Kenia – ein anderes Afrika

„Ich gehe nach Afrika!“ reicht eigentlich als Aussage. Afrika ist ja schließlich Afrika, oder? – Von wegen.
Es gibt da einmal das „Bilderbuch-Afrika“ mit Wüste, Savanne, vielen bunten Märkten, Kleidern und vielem mehr. Und dann gibt es noch das „Europa-Afrika“, wie ich es im Moment gerne nenne.
Vom 23.-28.Februar war unser Zwischenseminar mit allen Don Bosco Volontären aus Deutschland, die in Afrika sind, was dieses Jahr in Kenia stattfand. Da man ja jetzt nicht alle paar Wochen mal in Kenia landet, haben wir – sechs Volontäre, die zusammen in Benediktbeuern vorbereitet wurden und alle in Westafrika sind – uns gedacht wir gönnen uns eine Woche davor ein bisschen Urlaub.
So, ich fange am besten von vorne an. Wir haben uns alle zusammen in Ghana getroffen und sind zusammen von Accra nach Nairobi, die Hauptstadt Kenias, geflogen. Da wir um 3:oo Uhr in der Früh ankamen, haben wir die erste Nacht einfach auf dem gemütlichen Boden der Flughafenhalle verbracht. Es hat für verwirrte Blicke gesorgt, aber wir sind ja schließlich arme Volontäre und kennen die Stadt in der Nacht nicht. Also sind wir am nächsten Morgen fast ausgeschlafen rein in die Stadt, die so gegensätzlich zu Togo/Lomé ist: die Frauen tragen keine Sachen auf dem Kopf oder keine Babys auf dem Rücken, es gibt keine Märkte, auf denen alle Gerüche von Fisch, Fleisch, Gewürzen, Abgase und Schweiß zusammenkommen, alle Leute herumschreien und viel Gedränge ist, sondern nur langweilige Supermärkte und Shoppingcenters; es gibt riesige Straßen, die alle geteert sind – und zwar ohne riesen Schlaglöcher und es gibt auch kaum Motorräder. Also ist das vom-einem-zum-nächsten-Punkt-kommen ein bisschen erschwert: man muss solche komplizierten Teile wie Shuttle- Busse oder Autotaxis suchen und kann nicht einfach schnell mal ein Motorrad an den Rand pfeifen und mitfahren. Aber einen Vorteil gibt es: man hat im Bus meistens seinen eigenen Platz und muss sich nicht zu zweit auf einen quetschen oder sich seinen Sitz nicht mit Hühnern und Ziegen teilen.

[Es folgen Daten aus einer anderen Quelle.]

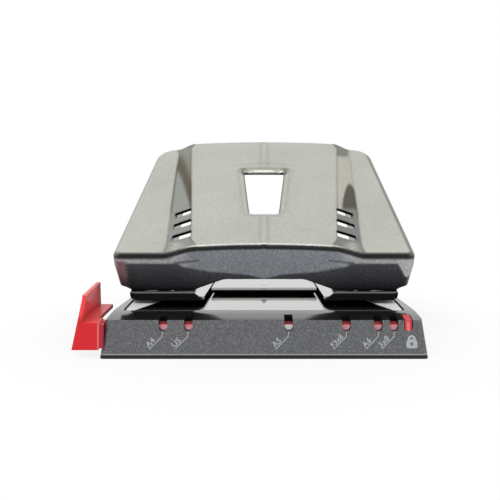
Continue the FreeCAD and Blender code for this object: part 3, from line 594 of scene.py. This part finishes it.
def soft_step(t, rounding=SLOPE_ROUNDING):
    """A straight climb from 0 to 1 whose two bends are rounded."""
    def bend(u):
        if u <= -rounding:
            return 0.0
        if u >= rounding:
            return u
        return (u + rounding) ** 2 / (4 * rounding)
    return clamp(bend(t) - bend(t - 1))


def along_line(value, points):
    """Height at a value of a line through points, level beyond its ends."""
    for (start, low), (end, high) in zip(points, points[1:]):
        if value < end:
            return low + (high - low) * clamp((value - start) / (end - start))
    return points[-1][1]


def inside(point, loop):
    """Whether a point lies inside a closed loop of points."""
    hit = False
    for i in range(len(loop)):
        a, b = loop[i], loop[i - 1]
        if (a[1] > point[1]) != (b[1] > point[1]):
            if point[0] < (b[0] - a[0]) * (point[1] - a[1]) / (b[1] - a[1]) + a[0]:
                hit = not hit
    return hit


def distance_to(point, loop):
    best = math.inf
    for i in range(len(loop)):
        a, b = loop[i - 1], loop[i]
        dx, dy = b[0] - a[0], b[1] - a[1]
        length = dx * dx + dy * dy
        t = 0.0
        if length > 0:
            t = clamp(((point[0] - a[0]) * dx + (point[1] - a[1]) * dy) / length)
        best = min(best, math.hypot(point[0] - a[0] - t * dx, point[1] - a[1] - t * dy))
    return best


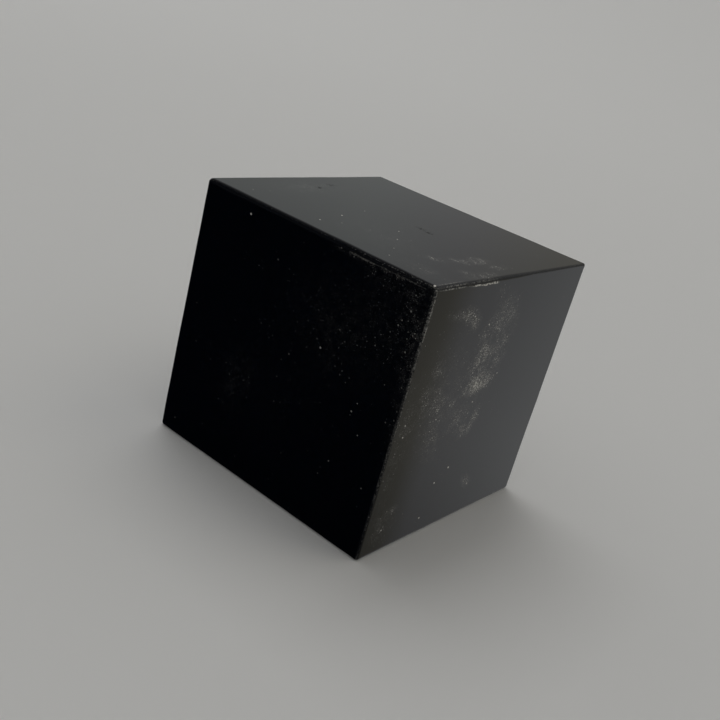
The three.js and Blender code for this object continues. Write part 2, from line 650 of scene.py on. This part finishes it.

Also ich persönlich kam mir in der Stadt vor wie in Europa. Laut Internet zählt Kenia noch nicht zu den Schwellenländern, also würde es mich jetzt noch interessieren wie es in den sogenannten Schwellenländern so aussieht.
Wir haben uns jedenfalls in der Stadt erst mal ein Frühstück gegönnt, es gibt nämlich sogar richtige Bäckereien:-) Anschließend wurde Nairobi erst mal ein bisschen angeschaut, mit seinen Hochhäusern auf der einen Seite, Parkanlagen auf der anderen Seite und wenn man etwas weiter außerhalb war, allerdings wieder Slums. Wir konnten auf das Dach von einem hohen Gebäude hoch, was laut eines Einheimischen, der uns hoch begleitet hat, der höchste Turm Nairobis sein soll, doch direkt daneben waren leider noch ein paar Gebäude, die noch etwas höher waren. Sei ihm verziehen, die Sicht war trotzdem toll 😉
Nach einem Tag Stadtbesichtigung ging unsere Reise dann weiter in Richtung Massai Mara Nationalpark und uns wurde das „Bilderbuch-Afrika“ mit Landschaft und Tieren offenbart. Es ging ein paar Stunden lang auf einer traumhaften Straße (und das mein ich völlig ernst) mitten durch die Pampa. Ab und zu sind wir durch kleine Ortschaften durchgefahren, die uns an Westernfilme erinnert haben. Nachdem wir dann in so einer kleinen Ortschaft Fahrzeug gewechselt haben, ging es noch weiter rein in die „grüne Wüste“. Irgendwann war die Traumstraße allerdings vorbei und es ging hopp, hopp drei Stunden über eine Sand-Huckelpiste, was bedeutete: entweder viel Staub im Auto oder Fenster zu und durch, selbstverständlich ohne Klimaanlage. Wir hatten dann – wer hätte es anders erwartet – auch bald einen Reifenplatzer, aber der war nach wenigen Minuten gewechselt und es konnte weiter gehen. Wir haben tatsächlich auf dem Weg schon Giraffen, Zebras, Affen, Garzellen und Antilopen gesehen. Wie wir die folgenden Tage festgestellt haben, kann das in Kenia öfters mal passieren, dass solche Tiere die Straße überqueren.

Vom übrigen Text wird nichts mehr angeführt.